我的查询如下,其中 GROUP BY 列和 WHERE 子句可能会根据用户配置报告的方式而改变:
SELECT
nationality AS groupValue,
( SELECT COUNT( request_id ) FROM reports WHERE create_date BETWEEN '2020-10-01 00:00:00' AND '2021-12-31 23:59:59' AND nationality = groupValue ) AS totalRequests,
( SELECT SUM(effective_amount) FROM reports WHERE pay_off_date BETWEEN '2020-10-01 00:00:00' AND '2021-12-31 23:59:59' AND nationality = groupValue ) AS totalSum,
( SELECT COUNT( request_id ) FROM reports WHERE pay_off_date BETWEEN '2020-10-01 00:00:00' AND '2021-12-31 23:59:59' AND current_status = 5 AND nationality = groupValue ) AS totalPaid,
( SELECT COUNT( request_id ) FROM reports WHERE failed_date BETWEEN '2020-10-01 00:00:00' AND '2021-12-31 23:59:59' AND current_status = 3 AND nationality = groupValue ) AS totalRefused,
( SELECT COUNT( request_id ) FROM reports WHERE failed_date BETWEEN '2020-10-01 00:00:00' AND '2021-12-31 23:59:59' AND current_status = 4 AND nationality = groupValue ) AS totalRenounced,
( SELECT COUNT( request_id ) FROM reports WHERE failed_date BETWEEN '2020-10-01 00:00:00' AND '2021-12-31 23:59:59' AND current_status = 2 AND nationality = groupValue ) AS totalInProgress
FROM
reports
GROUP BY
nationality;
GROUP BY 列有大约 40 个不同的值,性能很好,但如果我选择一个有大约 200 个不同值的列(例如国籍,见下文),性能会下降到未知时间(我放弃了等待)。
我的感觉是,这可能与某些二次复杂性有关,因为 GROUP BY 在主查询和子查询中都使用,我需要这样做,因为 WHERE 子句根据它们各自的 SELECT 值而变化。

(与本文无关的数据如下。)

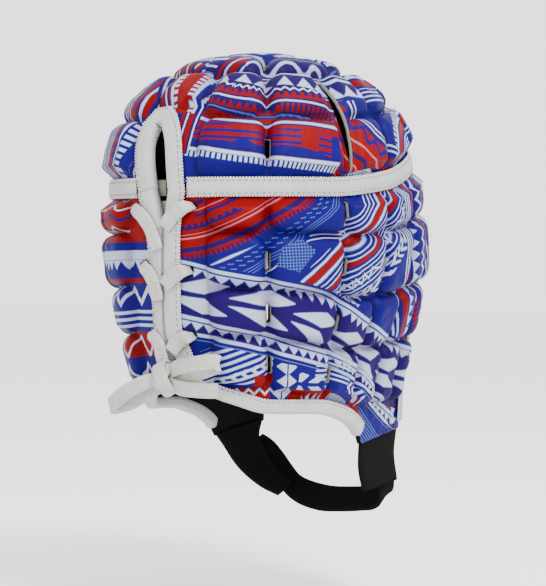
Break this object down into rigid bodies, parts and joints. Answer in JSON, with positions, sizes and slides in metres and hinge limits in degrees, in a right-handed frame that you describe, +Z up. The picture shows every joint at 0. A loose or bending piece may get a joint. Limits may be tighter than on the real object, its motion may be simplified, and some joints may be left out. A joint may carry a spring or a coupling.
{
  "type": "rugby scrum cap",
  "caption": "Padded fabric scrum cap with quilted blocks, laced back slit, vents, ear flaps and a chin strap, worn on the head to soften knocks",
  "frame": {"origin": "middle of the head at the level of the seam band, where a head holds the cap up", "axes": "+Z up; the wearer looks along -Y, so the laced slit is at +Y; the wearer's right is -X"},
  "size_m": [0.1842, 0.2166, 0.2837],
  "materials": {
    "printed_cloth": "stretch knit over foam, printed in blue, indigo, red and pale blue-white",
    "white_tape": "woven white edge tape with a stitched picot edge",
    "lace": "flat woven cotton lace, warm white",
    "black_webbing": "black hook-and-loop webbing with a short pile"
  },
  "bodies": {
    "root": {"side_shell": "printed_cloth", "crown_shell": "printed_cloth", "seam_band": "white_tape", "slit_binding": "white_tape", "right_rim_binding": "white_tape", "left_rim_binding": "white_tape", "face_binding": "white_tape", "lace_right_1": "lace", "lace_right_2": "lace", "lace_right_3": "lace", "lace_left_1": "lace", "lace_left_2": "lace", "lace_left_3": "lace", "lace_bow": "lace", "left_strap_tab": "black_webbing", "right_strap_tab": "black_webbing", "chin_strap": "black_webbing"}
  },
  "joints": []
}
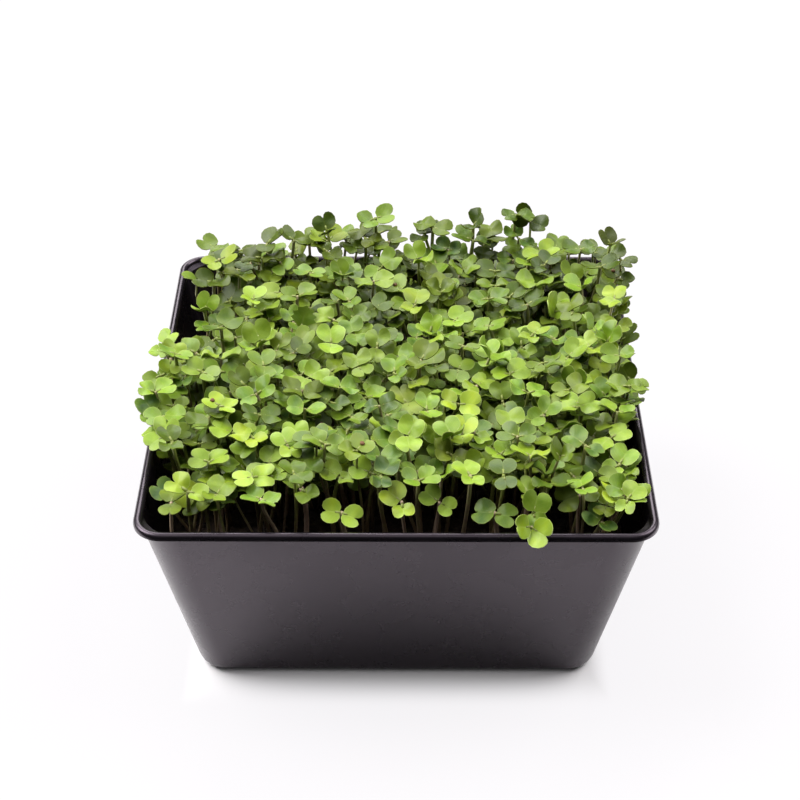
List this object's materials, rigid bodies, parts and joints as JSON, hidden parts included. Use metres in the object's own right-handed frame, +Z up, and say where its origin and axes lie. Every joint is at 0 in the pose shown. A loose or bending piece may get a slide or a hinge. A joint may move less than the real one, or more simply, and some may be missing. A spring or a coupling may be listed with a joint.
{
  "type": "microgreens tray",
  "caption": "Tapered square tray of black plastic filled with soil and densely grown with notched-leaf microgreens that rise above its rolled rim.",
  "frame": {"origin": "middle of the tray's flat underside, on the surface that it stands on", "axes": "+Z up; -Y the tray's front, where a sprig hangs over the rim; +X to the right as seen from the front"},
  "size_m": [0.1963, 0.1889, 0.1137],
  "materials": {
    "tray_plastic": "satin",
    "soil": "matte",
    "greens": "satin"
  },
  "bodies": {
    "root": {"tray": "tray_plastic", "soil": "soil", "seedlings_01": "greens", "seedlings_02": "greens", "seedlings_03": "greens", "seedlings_04": "greens", "seedlings_05": "greens", "seedlings_06": "greens", "seedlings_07": "greens", "seedlings_08": "greens", "seedlings_09": "greens", "seedlings_10": "greens", "seedlings_11": "greens", "seedlings_12": "greens", "seedlings_13": "greens", "seedlings_14": "greens", "seedlings_15": "greens", "seedlings_16": "greens", "seedlings_17": "greens", "seedlings_18": "greens", "seedlings_19": "greens", "seedlings_20": "greens", "seedlings_21": "greens", "seedlings_22": "greens", "seedlings_23": "greens", "seedlings_24": "greens", "seedlings_25": "greens", "seedlings_26": "greens", "seedlings_27": "greens", "seedlings_28": "greens", "seedlings_29": "greens", "seedlings_30": "greens", "seedlings_31": "greens", "seedlings_32": "greens", "seedlings_33": "greens", "seedlings_34": "greens", "seedlings_35": "greens", "seedlings_36": "greens"}
  },
  "joints": []
}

但是我的SQL fu 太久忘记了……
我的问题:
- 是什么导致性能下降?
- 如何改进此查询?
更新一:
这是reports 表定义(简化):
CREATE TABLE `reports` (
`request_id` int(11) NOT NULL,
`employee_id` int(11) NOT NULL,
`create_date` datetime NOT NULL,
`failed_date` datetime DEFAULT NULL,
`pay_off_date` datetime DEFAULT NULL,
`nationality` varchar(30) DEFAULT NULL,
`effective_amount` decimal(13,2) DEFAULT NULL,
`current_status` tinyint(2) DEFAULT NULL,
PRIMARY KEY (`request_id`,`customer_id`,`employee_id`),
UNIQUE KEY `request_id` (`request_id`),
KEY `fk_request_id` (`request_id`),
KEY `fk_employee_id` (`employee_id`),
KEY `create_date_index` (`create_date`),
KEY `failed_date_index` (`failed_date`),
KEY `pay_off_date_index` (`pay_off_date`),
KEY `nationality_index` (`nationality`(2))

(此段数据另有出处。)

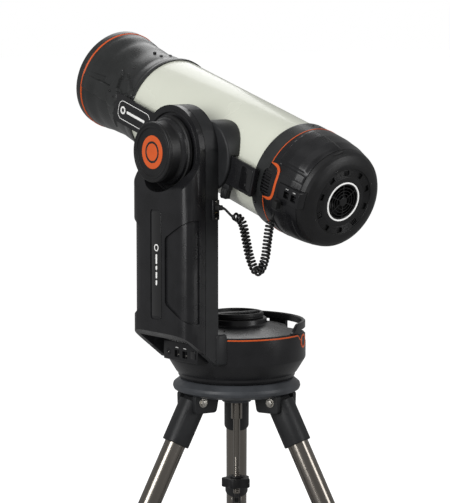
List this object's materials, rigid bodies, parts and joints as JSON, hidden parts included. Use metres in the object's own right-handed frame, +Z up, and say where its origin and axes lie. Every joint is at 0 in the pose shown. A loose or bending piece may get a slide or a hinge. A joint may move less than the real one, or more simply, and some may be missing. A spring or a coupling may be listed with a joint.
{
  "type": "smart schmidt telescope",
  "caption": "Smart Schmidt telescope with a camera at its front, on a single-arm motorised altazimuth mount and a folding steel tripod, with a curly lead.",
  "frame": {"origin": "on the floor, under the middle of the object's outline", "axes": "+Z up, +Y the way the tube points, +X away from the arm"},
  "size_m": [0.6556, 0.7657, 1.215],
  "materials": {
    "black_plastic": "satin moulded",
    "grey_casting": "satin powder coat",
    "cream_paint": "semi-gloss",
    "brushed_steel": "brushed",
    "black_rubber": "matte",
    "coated_glass": "multi-coated",
    "mirror_coat": "polished",
    "brass": "machined",
    "white_lens": "translucent",
    "orange_plastic": "satin",
    "black_metal": "semi-gloss anodised"
  },
  "bodies": {
    "tripod": {"tripod_head": "grey_casting", "center_rod": "brushed_steel", "azimuth_post": "brushed_steel", "azimuth_gear": "brass"},
    "rod_knob": {"rod_knob": "black_plastic"},
    "brace_hub": {"brace_hub": "black_plastic"},
    "turntable": {"base_housing": "black_plastic", "base_deck": "grey_casting", "ring_handle": "black_plastic", "port_panel": "black_plastic", "battery_pack": "black_plastic", "arm_frame": "grey_casting", "arm_shell": "black_plastic", "arm_socket": "black_plastic", "arm_plug": "black_rubber", "cord_lead": "black_rubber", "cord_coil": "black_rubber"},
    "power_button": {"power_button": "black_plastic"},
    "azimuth_knob": {"azimuth_knob": "black_plastic"},
    "azimuth_worm": {"azimuth_worm": "brushed_steel"},
    "altitude_knob": {"altitude_knob": "black_plastic"},
    "altitude_worm": {"altitude_worm": "brushed_steel"},
    "tube": {"altitude_shaft": "brushed_steel", "altitude_gear": "brass", "saddle": "black_metal", "dovetail_bar": "black_metal", "main_tube": "cream_paint", "front_cell": "black_metal", "front_ring": "black_metal", "corrector_plate": "coated_glass", "camera_barrel": "black_metal", "rear_ring": "black_metal", "rear_shell": "black_plastic", "rear_cap": "black_plastic", "vent_grille": "black_plastic", "port_block": "black_plastic", "light_ring": "white_lens", "focus_screw": "brushed_steel", "tube_plug": "black_rubber"},
    "saddle_jaw": {"saddle_jaw": "black_metal"},
    "jaw_knob": {"jaw_knob": "black_plastic"},
    "fan": {"fan": "black_plastic"},
    "primary_mirror": {"primary_mirror": "mirror_coat"},
    "filter_drawer": {"filter_drawer": "black_plastic"},
    "leg_1": {"leg_cap_1": "black_metal", "leg_tube_1": "brushed_steel"},
    "lower_leg_1": {"lower_leg_1": "brushed_steel"},
    "clamp_knob_1": {"clamp_knob_1": "black_plastic"},
    "brace_link_1": {"brace_link_1": "black_metal"},
    "leg_2": {"leg_cap_2": "black_metal", "leg_tube_2": "brushed_steel"},
    "lower_leg_2": {"lower_leg_2": "brushed_steel"},
    "clamp_knob_2": {"clamp_knob_2": "black_plastic"},
    "brace_link_2": {"brace_link_2": "black_metal"},
    "leg_3": {"leg_cap_3": "black_metal", "leg_tube_3": "brushed_steel"},
    "lower_leg_3": {"lower_leg_3": "brushed_steel"},
    "clamp_knob_3": {"clamp_knob_3": "black_plastic"},
    "brace_link_3": {"brace_link_3": "black_metal"}
  },
  "joints": [
    {"name": "azimuth", "type": "hinge", "parent": "tripod", "child": "turntable", "pos_m": [0.066, -0.008, 0.6], "axis": [0, 0, 1], "continuous": true},
    {"name": "altitude", "type": "hinge", "parent": "turntable", "child": "tube", "pos_m": [0.066, -0.008, 1.013], "axis": [1, 0, 0], "range_deg": [-21.6, 73.4], "deforming": ["cord_coil", "cord_lead"]},
    {"name": "rod_knob_turn", "type": "hinge", "parent": "tripod", "child": "rod_knob", "pos_m": [0.066, -0.008, 0.4125], "axis": [0, 0, 1], "continuous": true},
    {"name": "azimuth_knob_turn", "type": "hinge", "parent": "turntable", "child": "azimuth_knob", "pos_m": [0.066, -0.008, 0.715], "axis": [0, 0, 1], "range_deg": [0, 270]},
    {"name": "azimuth_worm_turn", "type": "hinge", "parent": "turntable", "child": "azimuth_worm", "pos_m": [0.0135, -0.008, 0.663], "axis": [0, 1, 0], "continuous": true},
    {"name": "altitude_knob_turn", "type": "hinge", "parent": "turntable", "child": "altitude_knob", "pos_m": [-0.099, -0.008, 1.013], "axis": [1, 0, 0], "range_deg": [0, 270]},
    {"name": "altitude_worm_turn", "type": "hinge", "parent": "turntable", "child": "altitude_worm", "pos_m": [-0.061, -0.008, 0.9605], "axis": [0, 1, 0], "continuous": true},
    {"name": "power_button_press", "type": "slide", "parent": "turntable", "child": "power_button", "axis": [-0.5446, 0.8387, 0], "range_m": [0, 0.0015], "stiffness_N_per_m": 400, "springref_m": -0.001},
    {"name": "jaw_slide", "type": "slide", "parent": "tube", "child": "saddle_jaw", "axis": [0, 0.2857, -0.9583], "range_m": [0, 0.0025]},
    {"name": "jaw_knob_turn", "type": "hinge", "parent": "saddle_jaw", "child": "jaw_knob", "pos_m": [-0.024, -0.08771, 0.94437], "axis": [0, -0.2857, 0.9583], "range_deg": [0, 720]},
    {"name": "fan_spin", "type": "hinge", "parent": "tube", "child": "fan", "pos_m": [0.072, -0.27172, 0.93855], "axis": [0, 0.9583, 0.2857], "continuous": true},
    {"name": "focus_travel", "type": "slide", "parent": "tube", "child": "primary_mirror", "axis": [0, 0.9583, 0.2857], "range_m": [0, 0.01]},
    {"name": "filter_drawer_slide", "type": "slide", "parent": "tube", "child": "filter_drawer", "axis": [1, 0, 0], "range_m": [0, 0.028]},
    {"name": "leg_1_fold", "type": "hinge", "parent": "tripod", "child": "leg_1", "pos_m": [0.12134, 0.05913, 0.569], "axis": [0.7716, -0.6361, 0], "range_deg": [-23, 0]},
    {"name": "leg_1_extend", "type": "slide", "parent": "leg_1", "child": "lower_leg_1", "axis": [0.2888, 0.3503, -0.891], "range_m": [0, 0.25]},
    {"name": "clamp_knob_1_turn", "type": "hinge", "parent": "leg_1", "child": "clamp_knob_1", "pos_m": [0.22963, 0.1905, 0.23487], "axis": [0.5667, 0.6875, 0.454], "range_deg": [0, 360]},
    {"name": "brace_link_1_fold", "type": "hinge", "parent": "brace_hub", "child": "brace_link_1", "pos_m": [0.08508, 0.01515, 0.30504], "axis": [0.7716, -0.6361, 0], "range_deg": [0, 57.89]},
    {"name": "leg_2_fold", "type": "hinge", "parent": "tripod", "child": "leg_2", "pos_m": [-0.01981, 0.00636, 0.569], "axis": [0.165, 0.9863, 0], "range_deg": [-23, 0]},
    {"name": "leg_2_extend", "type": "slide", "parent": "leg_2", "child": "lower_leg_2", "axis": [-0.4478, 0.0749, -0.891], "range_m": [0, 0.25]},
    {"name": "clamp_knob_2_turn", "type": "hinge", "parent": "leg_2", "child": "clamp_knob_2", "pos_m": [-0.18772, 0.03446, 0.23487], "axis": [-0.8788, 0.1471, 0.454], "range_deg": [0, 360]},
    {"name": "brace_link_2_fold", "type": "hinge", "parent": "brace_hub", "child": "brace_link_2", "pos_m": [0.03641, -0.00305, 0.30504], "axis": [0.165, 0.9863, 0], "range_deg": [0, 57.89]},
    {"name": "leg_3_fold", "type": "hinge", "parent": "tripod", "child": "leg_3", "pos_m": [0.09647, -0.08949, 0.569], "axis": [-0.9367, -0.3502, 0], "range_deg": [-23, 0]},
    {"name": "leg_3_extend", "type": "slide", "parent": "leg_3", "child": "lower_leg_3", "axis": [0.159, -0.4252, -0.891], "range_m": [0, 0.25]},
    {"name": "clamp_knob_3_turn", "type": "hinge", "parent": "leg_3", "child": "clamp_knob_3", "pos_m": [0.15609, -0.24896, 0.23487], "axis": [0.312, -0.8346, 0.454], "range_deg": [0, 360]},
    {"name": "brace_link_3_fold", "type": "hinge", "parent": "brace_hub", "child": "brace_link_3", "pos_m": [0.07651, -0.0361, 0.30504], "axis": [-0.9367, -0.3502, 0], "range_deg": [0, 57.89]},
    {"name": "brace_hub_slide", "type": "slide", "parent": "tripod", "child": "brace_hub", "axis": [0, 0, 1], "range_m": [-0.0973, 0]}
  ],
  "couplings": [
    {"joint": "azimuth_worm_turn", "follows": "azimuth", "ratio": 26},
    {"joint": "altitude_worm_turn", "follows": "altitude", "ratio": 26},
    {"joint": "jaw_knob_turn", "follows": "jaw_slide", "rad_per_m": 5021.5},
    {"joint": "brace_link_1_fold", "follows": "leg_1_fold", "ratio": -2.4994},
    {"joint": "brace_link_2_fold", "follows": "leg_1_fold", "ratio": -2.4994},
    {"joint": "leg_2_fold", "follows": "leg_1_fold", "ratio": 1},
    {"joint": "brace_link_3_fold", "follows": "leg_1_fold", "ratio": -2.4994},
    {"joint": "leg_3_fold", "follows": "leg_1_fold", "ratio": 1},
    {"joint": "brace_hub_slide", "follows": "leg_1_fold", "m_per_rad": 0.2399}
  ]
}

) ENGINE=InnoDB DEFAULT CHARSET=latin1;
这是一个执行良好的查询:
| id | select_type | table | partitions | type | possible_keys | key | key_len | ref | rows | filtered | Extra |
|---|---|---|---|---|---|---|---|---|---|---|---|
| 1 | PRIMARY | reports | NULL | ALL | NULL | NULL | NULL | NULL | 118923 | 100.00 | Using temporary; Using filesort |
| 7 | DEPENDENT SUBQUERY | reports | NULL | ref | failed_date_index,nationality_index | nationality_index | 5 | func | 720 | 0.12 | Using where |
| 6 | DEPENDENT SUBQUERY | reports | NULL | ref | failed_date_index,nationality_index | nationality_index | 5 | func | 720 | 0.12 | Using where |
| 5 | DEPENDENT SUBQUERY | reports | NULL | ref | failed_date_index,nationality_index | nationality_index | 5 | func | 720 | 0.12 | Using where |
| 4 | DEPENDENT SUBQUERY | reports | NULL | ALL | pay_off_date_index,nationality_index | NULL | NULL | NULL | 118923 | 1.00 | Range checked for each record (index map: 0x8080) |
| 3 | DEPENDENT SUBQUERY | reports | NULL | ALL | pay_off_date_index,nationality_index | NULL | NULL | NULL | 118923 | 10.00 | Range checked for each record (index map: 0x8080) |
| 2 | DEPENDENT SUBQUERY | reports | NULL | ref | create_date_index,nationality_index | nationality_index | 5 | func | 720 | 2.10 | Using where |
这是带有国籍的慢查询:
| id | select_type | table | partitions | type | possible_keys | key | key_len | ref | rows | filtered | Extra |
|---|---|---|---|---|---|---|---|---|---|---|---|
| 1 | PRIMARY | reports | NULL | ALL | NULL | NULL | NULL | NULL | 118923 | 100.00 | Using temporary; Using filesort |
| 7 | DEPENDENT SUBQUERY | reports | NULL | ref | failed_date_index,nationality_index | nationality_index | 5 | func | 720 | 0.12 | Using where |
| 6 | DEPENDENT SUBQUERY | reports | NULL | ref | failed_date_index,nationality_index | nationality_index | 5 | func | 720 | 0.12 | Using where |
| 5 | DEPENDENT SUBQUERY | reports | NULL | ref | failed_date_index,nationality_index | nationality_index | 5 | func | 720 | 0.12 | Using where |
| 4 | DEPENDENT SUBQUERY | reports | NULL | ALL | pay_off_date_index,nationality_index | NULL | NULL | NULL | 118923 | 1.00 | Range checked for each record (index map: 0x8080) |
| 3 | DEPENDENT SUBQUERY | reports | NULL | ALL | pay_off_date_index,nationality_index | NULL | NULL | NULL | 118923 | 10.00 | Range checked for each record (index map: 0x8080) |
| 2 | DEPENDENT SUBQUERY | reports | NULL | ref | create_date_index,nationality_index | nationality_index | 5 | func | 720 | 2.10 | Using where |
更新二
正如下面评论者所指出的,这不是 GROUP BY 的犹太教用法。我不确定它到底是如何工作的,但它确实需要每个子查询的 WHERE 子句中的 nationality = groupValue 表达式,这似乎导致子查询中的聚合在主查询中为 GROUP BY 分组(欢迎解释!)。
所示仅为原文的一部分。